Skeptophilia (skep-to-fil-i-a) (n.) - the love of logical thought, skepticism, and thinking critically. Being an exploration of the applications of skeptical thinking to the world at large, with periodic excursions into linguistics, music, politics, cryptozoology, and why people keep seeing the face of Jesus on grilled cheese sandwiches.

Friday, July 3, 2015

The demolition of Palmyra

Something that conquerors have understood throughout history is that if you want to destroy a culture, you don't have to kill all of its people; all you need to do is to destroy its languages and its artifacts.  Time and the limitations of human memory will do the rest.

When the Spanish conquered Peru in the 16th century, they did exactly that.  Kill the leaders; wipe out the traces of the existing culture; mandate the use of Spanish and the conversion of the natives to Christianity.  By the time the last Inca king, Túpac Amaru, was beheaded by Francisco de Toledo's men in Cuzco, the downfall of the culture was already a done deal.  There are still traces left -- the Spanish never were able to completely eradicate the Quechua language, for example, and there are still about nine million speakers today, mostly in Peru and Bolivia.  But their actions broke the back of the rich culture that had existed, and the destruction of priceless artifacts -- such as almost all of the quipus, or "talking knots," a computational or archival system that no one now can decipher -- was so thorough we really know relatively little about the day-to-day life of the people who lived there only five hundred years ago.

So it goes.  The suppression of the Bretons by the French, the Basques by the Spanish, the Irish, Welsh, and Scots by the English, and damn near all the minority groups in mainland eastern Asia by the Han Chinese, have all been followed by eradication of native languages and artifacts, and the subsequent cultural amnesia that follows.

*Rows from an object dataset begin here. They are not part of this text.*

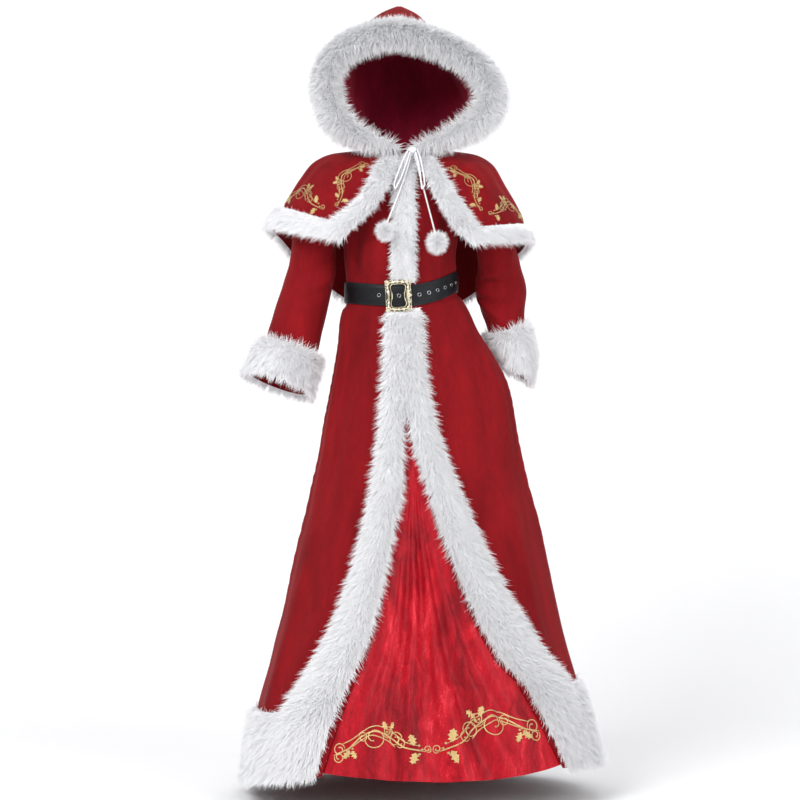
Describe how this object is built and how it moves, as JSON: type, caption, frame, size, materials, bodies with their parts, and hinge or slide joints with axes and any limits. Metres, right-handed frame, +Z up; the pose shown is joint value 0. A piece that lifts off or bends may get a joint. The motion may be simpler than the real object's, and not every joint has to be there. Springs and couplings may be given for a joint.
{
  "type": "hooded costume dress with capelet and belt, worn form",
  "caption": "Floor-length velvet gown with fur edging, a hooded capelet tied at the neck and a buckled belt, hollow as worn.",
  "frame": {"origin": "base of the wearer's neck, in the middle of the neck opening", "axes": "+Z up the body, -Y to the front, +X to the wearer's left"},
  "size_m": [0.855, 0.7559, 1.8894],
  "materials": {
    "velvet": "deep red stretch velvet, matte",
    "panne_velvet": "bright red crushed velvet, shiny",
    "fur": "white long-pile faux fur",
    "leather": "black leather-look, satin",
    "buckle_metal": "pale antique gold, cast relief",
    "eyelet_metal": "bright rolled eyelets",
    "cord": "white satin cord",
    "lining": "dark red pocket cloth"
  },
  "bodies": {
    "root": {"bodice_front_left": "velvet", "bodice_front_right": "velvet", "bodice_back": "velvet", "placket_fur": "fur", "skirt_front_left": "velvet", "skirt_front_right": "velvet", "skirt_back_left": "velvet", "skirt_back_right": "velvet", "skirt_fur_left": "fur", "skirt_fur_right": "fur", "skirt_fur_back_left": "fur", "skirt_fur_back_right": "fur", "front_panel": "panne_velvet", "pocket_bag": "lining", "sleeve_left": "velvet", "sleeve_right": "velvet", "cuff_fur_left": "fur", "cuff_fur_right": "fur", "cape_front_left": "velvet", "cape_front_right": "velvet", "cape_back": "velvet", "cape_fur_left": "fur", "cape_fur_right": "fur", "cape_fur_back": "fur", "hood_left": "velvet", "hood_right": "velvet", "hood_fur": "fur", "belt_strap": "leather", "buckle": "buckle_metal", "eyelet_0": "eyelet_metal", "eyelet_2": "eyelet_metal", "eyelet_4": "eyelet_metal", "eyelet_5": "eyelet_metal", "eyelet_6": "eyelet_metal", "eyelet_7": "eyelet_metal", "eyelet_8": "eyelet_metal", "eyelet_9": "eyelet_metal", "tie_knot": "cord", "tie_loop_left": "cord", "tie_loop_right": "cord", "tie_tail_left": "cord", "tie_tail_right": "cord", "pompom_left": "fur", "pompom_right": "fur"}
  },
  "joints": []
}
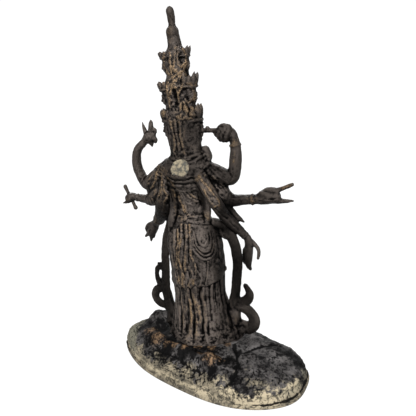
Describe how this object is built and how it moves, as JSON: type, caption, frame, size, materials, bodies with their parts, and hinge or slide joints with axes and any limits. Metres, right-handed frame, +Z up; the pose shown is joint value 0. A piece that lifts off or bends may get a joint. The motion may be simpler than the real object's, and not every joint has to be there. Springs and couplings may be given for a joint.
{
  "type": "avalokiteshvara statue",
  "caption": "Small cast bronze figure of a many-headed, many-armed bodhisattva standing on a low oval rock mound, with falling scarves and a pale plugged hole between the shoulders.",
  "frame": {"origin": "middle of the box round the rock mound's outline, on its flat underside", "axes": "+Z up; the figure faces -Y; its left hand is at +X"},
  "size_m": [0.1852, 0.1004, 0.2954],
  "materials": {
    "bronze": "old dark brown-black patina, worn to taupe on the raised folds, with ochre dust on the ridges",
    "rock": "matt mineral body, charcoal-black on top and cream-buff at the sides",
    "fill": "rough pale cream plaster"
  },
  "bodies": {
    "root": {"figure": "bronze", "rock_mound": "rock", "back_fill": "fill"}
  },
  "joints": []
}
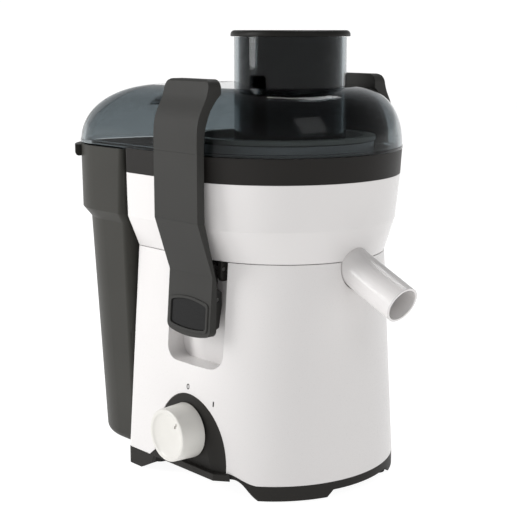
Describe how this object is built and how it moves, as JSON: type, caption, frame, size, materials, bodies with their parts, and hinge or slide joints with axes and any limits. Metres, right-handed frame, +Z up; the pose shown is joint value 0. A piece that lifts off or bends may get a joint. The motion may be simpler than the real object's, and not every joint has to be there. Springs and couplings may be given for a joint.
{
  "type": "centrifugal juicer",
  "caption": "Electric centrifugal juicer with a wide round feed chute, smoke lid, side pulp container, front spout and two draw latches.",
  "frame": {"origin": "centre of the footprint's bounding box, at the plane that the rubber feet stand on; the motor axis is upright through x = 17.84 mm, y = 3.85 mm", "axes": "+Z up, +X towards the spout, -Y towards the user's side with the dial"},
  "size_m": [0.3008, 0.2103, 0.3388],
  "materials": {
    "white_shell": "glossy moulded white ABS",
    "white_bowl": "glossy moulded white ABS",
    "dark_base": "satin dark grey",
    "dark_trim": "satin dark grey",
    "dark_collar": "satin dark grey",
    "dark_bin": "satin dark grey",
    "dark_latch": "satin dark grey, fine moulded grain",
    "dark_cap": "satin near black",
    "badge": "plain satin plate with no lettering",
    "link_plastic": "moulded dark plastic",
    "dial_white": "off-white, soft gloss",
    "smoke_clear": "smoke-grey clear polycarbonate",
    "smoke_pusher": "smoke-grey clear polycarbonate",
    "basket_plastic": "cream moulded plastic",
    "basket_steel": "fine perforated stainless steel",
    "coupling_plastic": "moulded nylon",
    "switch_black": "moulded",
    "foot_rubber": "matt",
    "inlet_rubber": "matt",
    "screw_steel": "zinc plated",
    "lamination": "stacked laminations",
    "bracket_metal": "die cast",
    "bearing_bronze": "sintered bronze",
    "brass": "stamped",
    "copper": "enamelled copper wire",
    "commutator_copper": "turned copper",
    "carbon": "pressed carbon"
  },
  "bodies": {
    "housing": {"base_plate": "dark_base", "rubber_feet": "foot_rubber", "base_screws": "screw_steel", "lower_housing": "white_shell", "front_recess": "white_shell", "back_recess": "white_shell", "motor_deck": "white_shell", "screw_bosses": "white_shell", "control_panel": "dark_trim", "rotary_switch": "switch_black", "cord_inlet": "inlet_rubber", "stator_core": "lamination", "field_coils": "copper", "upper_motor_bracket": "bracket_metal", "lower_motor_bracket": "bracket_metal", "upper_bearing": "bearing_bronze", "lower_bearing": "bearing_bronze", "motor_bolts": "screw_steel", "motor_spacers": "bracket_metal", "motor_mounts": "foot_rubber", "brush_holders": "brass", "carbon_brushes": "carbon", "shaft_seal": "inlet_rubber", "juice_bowl": "white_bowl", "juice_well": "white_bowl", "juice_spout": "white_bowl", "bowl_collar": "dark_collar", "lid": "smoke_clear", "feed_chute": "smoke_clear", "link_pins": "screw_steel", "link_brackets": "link_plastic", "safety_switch": "switch_black"},
    "rotor": {"motor_shaft": "screw_steel", "armature_core": "lamination", "armature_windings": "copper", "commutator": "commutator_copper", "cooling_fan": "switch_black", "drive_coupling": "coupling_plastic", "basket_base": "basket_plastic", "grater_disc": "basket_steel", "filter_mesh": "basket_steel", "basket_ring": "basket_plastic"},
    "dial": {"dial_knob": "dial_white", "dial_shaft": "screw_steel"},
    "pusher": {"food_pusher": "smoke_pusher", "pusher_cap": "dark_cap"},
    "container": {"pulp_container": "dark_bin"},
    "front_link": {"front_link": "link_plastic"},
    "front_latch": {"front_latch_lever": "dark_latch", "front_latch_shank": "dark_latch", "front_latch_hook": "dark_latch", "front_latch_pin": "screw_steel", "front_latch_badge": "badge"},
    "back_link": {"back_link": "link_plastic"},
    "back_latch": {"back_latch_lever": "dark_latch", "back_latch_shank": "dark_latch", "back_latch_hook": "dark_latch", "back_latch_pin": "screw_steel", "back_latch_badge": "badge"},
    "plunger": {"safety_plunger": "dial_white"}
  },
  "joints": [
    {"name": "rotor_spin", "type": "hinge", "parent": "housing", "child": "rotor", "pos_m": [0.01784, 0.00385, 0.1], "axis": [0, 0, 1], "continuous": true},
    {"name": "dial_turn", "type": "hinge", "parent": "housing", "child": "dial", "pos_m": [0.01334, -0.08535, 0.045], "axis": [0, 1, 0], "range_deg": [-45, 0]},
    {"name": "pusher_lift", "type": "slide", "parent": "housing", "child": "pusher", "axis": [0, 0, 1], "range_m": [0, 0.115]},
    {"name": "container_slide", "type": "slide", "parent": "housing", "child": "container", "axis": [-1, 0, 0], "range_m": [0, 0.11]},
    {"name": "front_link_hinge", "type": "hinge", "parent": "housing", "child": "front_link", "pos_m": [0.01784, -0.07165, 0.1695], "axis": [-1, 0, 0], "range_deg": [0, 60]},
    {"name": "front_latch_hinge", "type": "hinge", "parent": "front_link", "child": "front_latch", "pos_m": [0.01784, -0.07515, 0.147], "axis": [-1, 0, 0], "range_deg": [-120, 0]},
    {"name": "back_link_hinge", "type": "hinge", "parent": "housing", "child": "back_link", "pos_m": [0.01784, 0.07935, 0.1695], "axis": [1, 0, 0], "range_deg": [0, 60]},
    {"name": "back_latch_hinge", "type": "hinge", "parent": "back_link", "child": "back_latch", "pos_m": [0.01784, 0.08285, 0.147], "axis": [1, 0, 0], "range_deg": [-120, 0]},
    {"name": "plunger_slide", "type": "slide", "parent": "housing", "child": "plunger", "axis": [0, -1, 0], "range_m": [0, 0.0026]}
  ],
  "couplings": [
    {"joint": "front_latch_hinge", "follows": "front_link_hinge", "ratio": -2},
    {"joint": "back_latch_hinge", "follows": "back_link_hinge", "ratio": -2},
    {"joint": "plunger_slide", "follows": "front_link_hinge", "m_per_rad": 0.002387}
  ]
}
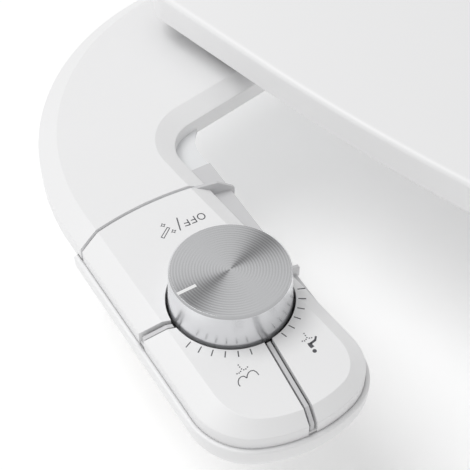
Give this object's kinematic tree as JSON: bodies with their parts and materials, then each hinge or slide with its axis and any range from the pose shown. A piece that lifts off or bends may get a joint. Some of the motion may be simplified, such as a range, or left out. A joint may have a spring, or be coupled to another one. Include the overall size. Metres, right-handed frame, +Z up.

I find the whole thing horribly tragic.  Our cultural history is what makes us who we are; language and symbol define us as a people.  And conquerors understand that.  To bring a people to its knees, you destroy those pieces of the culture that are most representative of the conquered group, then let time do away with the rest.

Which brings me to ISIS.

As the members of the "Islamic State" sweep across the Middle East, they are doing precisely what the Spanish conquistadores did; they are killing the leaders and destroying the culture.  And now, they have taken the Syrian city of Palmyra -- a treasure-house of ancient relics, some dating back to the second century B.C.E., declared a UNESCO World Heritage Site in 1958 -- and are systematically destroying its artifacts.

The Roman-era Grand Colonnade of Palmyra [image courtesy of photographer Jerzy Strzelecki and the Wikimedia Commons]

They have already publicly demolished statues and temples, declaring such things "unholy." The razing of the land has not spared pieces just because they're unique, beautiful or irreplaceable.  In fact, they seem to be targeting these relics first.  For example, they announced this week that they have shattered the "Allat Statue," which was a huge and nearly intact statue of a Roman-era god, shown with a lion and a deer between his feet.

"ISIS terrorists have destroyed one of the most important unearthed statues in Syria in terms of quality and weight," Ma'moun Abdul-Karim, Syrian Director of Museums and Anquities, said.  "It was discovered in 1977 and dates back to the second century A.D."

While these acts have been characterized as the wanton acts of ignorant savages, Irina Bokova, Director-General of UNESCO, got it right.  "Violent extremists don't destroy heritage as a collateral damage," she said.  "They target systematically monuments and sites to strike societies at their core."

I know that the loss of things, however beautiful, cannot be compared to the loss of human life.  The depredations that the vicious evil of ISIS is visiting on the people they conquer -- the beheadings, rapes, beatings, and selling of women and children into slavery -- outweigh the destruction of stone and ceramic relics.  But still, just reading about the destruction of Palmyra, and before it the destruction of priceless artifacts in every city ISIS has sacked, makes my heart ache.

And the worst part is that it's not over.  ISIS is still pulling in new recruits, making headway, taking over village after village.  Here we sit, in the 21st century, watching a group of people who take their directives from a book written in the 7th century sweep across the Middle East, and we are largely powerless to stop it.  We are watching a huge geographical area that has, in less than a decade, been been plunged back into the Dark Ages by the adherents of a violent and disgusting interpretation of a medieval religious text.

I'm no expert in geopolitics.  I have no idea what, if anything, the West should do to intervene, to try to stem this tide of religious extremism.  All I can do is sit here, helpless, as irreplaceable archeological history that had survived for two thousand years is demolished.

And hope against hope that reason and sanity will eventually prevail against the horrible ideology of conquest and destruction that these people represent.

1 comment:

  1. It's hard to predict the consequences of intervention. Rome tried to eradicate Christianity and now it is the seat of Catholicism.